Carpenter v. Carpenter

79 So. 598 | Ala. | 1918

We are of the opinion that what was said by this court on the former appeal in this cause, considering the demurrer to the original bill is also decisive of the present appeal. It appears now, as it did then, from the exhibits to the bill, that the complainant as administrator petitioned the probate court for a final settlement of the affairs of said estate and his administration thereof. The jurisdiction of the probate court was thereby called into exercise, resulting in a final judgment of said court against the complainant. It also appears now, as it did then, that the matters of credit which he seeks to have reopened and allowed were the subject of contest in the probate court, and were by that court disallowed.

While the bill does seek a removal of the administration of the estate into the chancery court, yet, of course, the principal object of the bill, reduced to its last analysis, is to have the final decree of the probate court, upon his accounting and settlement of his administration, set aside and reopened in order that he may be permitted to receive certain credits for advancements to the widow and minor children, which he is of the opinion would be allowed in a court of equity, although properly disallowed in the probate court because of noncompliance with the statutory provisions in regard thereto. Reference is made in the former opinion to that phase of the bill. Answer is found in the opinion on the former appeal to the averment as to the complainant being advised that in fact there was not a final settlement of the estate. Reference is also made to the fact that the agreement referred to could not be held of binding force so as to hold the estate together in view of the fact that a number of the heirs were minors, "and hence incapable in their own right of binding themselves by such an agreement." The amendment to the bill amending paragraphs 5 and 6, as indicated in the statement of the case, amounts after all to but an enlargement or more detailed statement of what appeared in a more summary manner in the original bill.

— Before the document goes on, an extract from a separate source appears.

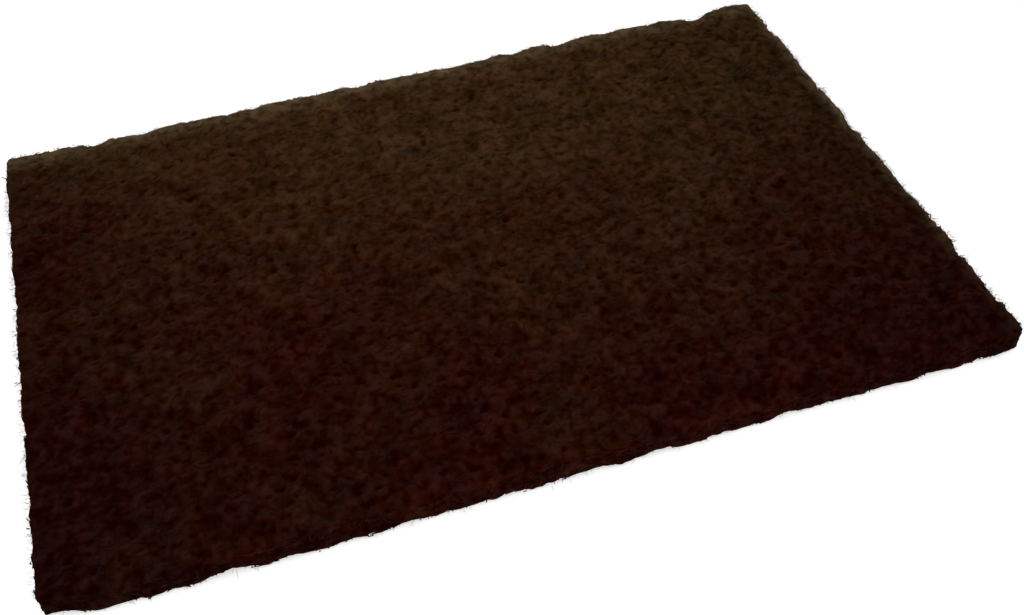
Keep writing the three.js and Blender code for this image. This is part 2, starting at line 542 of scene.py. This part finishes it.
topStrands = [
    faceStrands("topStrandsDeep", count=2700, side=1, depths=(0.16, 0.32), seed=101),
    faceStrands("topStrandsMiddle", count=2700, side=1, depths=(0.12, 0.28), seed=102, s=curledSettings),
    faceStrands("topStrandsHigh", count=2600, side=1, depths=(0.09, 0.22), seed=103),
]
underStrands = faceStrands("underStrands", count=800, side=-1, depths=(0.07, 0.35), seed=104)
print("face strands made")


edgeStrandSettings = {
    **strandSettings,
    "count": 3200,
    "length": (3.0, 11.0),
    "stations": 6,
    "crimp": (3.0, 7.0),
    "tightShare": 0.42,            # share of the strands on the near and the left face, the tighter ones
    "tightLayer": 0.4,             # mm of depth that they lie in
    "looseLayer": 0.6,             # and those of the far and the right face
    "skin": 0.08,                  # mm from the cut face to the layer
    "startHeight": 0.95,           # share of half the thickness that strands start within
    "stray": 0.6,                  # radians off the way along the cut
    "weave": 0.12,                 # mm that a strand weaves in and out
    "weaveLength": (3, 7),
    "gaps": (0.2, 0.15),           # mm kept free at the ends of a cut, and at its top and bottom
}


def edgeStrands(name, seed, s=edgeStrandSettings):
    # Crimped paths in the plane of each cut face, along the cut and through the thickness; their depth
    # behind the face is the skin, a random one within the layer, and a weave
    rng = np.random.default_rng(seed)
    count = s["count"]
    longShare = halfLength / (halfLength + halfWidth)
    onLong = rng.uniform(0, 1, count) < longShare
    sign = np.where(rng.uniform(0, 1, count) < s["tightShare"], -1.0, 1.0)
    layer = np.where(sign > 0, s["looseLayer"], s["tightLayer"])
    limit = np.where(onLong, halfLength, halfWidth)
    a0 = rng.uniform(-1, 1, count) * limit
    b0 = rng.uniform(-s["startHeight"], s["startHeight"], count) * halfThick
    heading = rng.choice([0, math.pi], count) + rng.normal(0, s["stray"], count)
    a, b, along, phase = crimpedPaths(rng, a0, b0, heading, s)
    weaveLength = rng.uniform(*s["weaveLength"], count)[:, None]
    weave = s["weave"] * np.sin(2 * math.pi * along / weaveLength + phase * 2)
    c = s["skin"] + (rng.uniform(0, 1, count) * layer)[:, None] + weave
    endGap, faceGap = s["gaps"]
    a, b, c = cutToLimits((a, b, c), limit - endGap, np.full(count, halfThick - faceGap), s["stations"])
    onLong, sign = onLong[:, None], sign[:, None]
    x = np.where(onLong, a, sign * (halfLength - c))
    y = np.where(onLong, sign * (halfWidth - c), a)
    centre = carryOntoWeb(np.stack([x, y, b], -1))
    radius = rng.uniform(*s["diameter"], count) / 2
    centre[..., 2] = np.maximum(centre[..., 2], radius[:, None])
    outward = np.zeros_like(centre)
    outward[..., 0] = np.where(onLong, 0, sign)
    outward[..., 1] = np.where(onLong, sign, 0)
    return tubes(name, centre, radius, outward, rng)


edge = edgeStrands("edgeStrands", seed=105)
print("edge strands made")


# Fringe: short cut ends that stand out of the four cut faces, thickest on the far and the right one

fringeSettings = {
    "diameter": (0.05, 0.09),
    "length": (0.8, 1.8),
    "stations": 3,
    "root": (0.3, 0.9),            # mm inside the cut face where an end starts
    "spread": 0.9,                 # radians either side of straight out
    "curl": 0.5,                   # radians per mm
    "rise": 0.35,                  # climb or fall for each mm of length
    "sink": (0.9, 1.5),            # powers of the beta law for how far down from the top an end starts
    "endGap": 0.5,                 # mm kept free at the ends of a cut
    "lowest": 0.25,                # mm above the underside
    "highest": 0.1,                # mm above the top
    "counts": {"far": 3900, "right": 2500, "near": 900, "left": 600},
}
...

The case of Spidle v. Blakeney, 151 Ala. 194, 44 So. 62, is cited, among other authorities, by appellant. In the Spidle Case the guardian was allowed reimbursement in a court of equity for necessary expenditures made out of his own funds in behalf of the best interest of his ward, without prior order from the probate court. It is to be noted, however, in that case the guardian made timely application for relief in a court of equity before a final settlement of the guardianship, and it was held that the facts there alleged constituted a special equity for the removal of the settlement into the chancery court. In the instant case the administrator made no such timely appeal to a court of equity, but filed his application for a final settlement of his administration, and the probate court entertained jurisdiction of such final settlement. A contest was had in the probate court, and a final decree entered against such administrator, who was thereby discharged. The proceedings in the probate court, as shown by this record, and the final decree of said court, appear to be in all respects regular. The decree there rendered is therefore binding and conclusive upon the administrator for aught appearing in the bill as amended. Adams v. Walsh, 190 Ala. 516,67 So. 432, and authorities there cited. As to whether or not the administrator could have obtained relief in a court of equity upon the facts alleged in the bill as amended, had he made application to such court before a final decree was rendered in the probate court on a final settlement of his administration — had upon his petition therefor — need not be determined, as the question is not here presented.

It appears quite clear that the bill is insufficient as one to have set aside and reopened *134 said final decree. It results as our conclusion that the demurrer to the bill as amended was properly sustained, and the decree of the court below is accordingly affirmed.

Affirmed.

ANDERSON, C. J., and McCLELLAN and SAYRE, JJ., concur.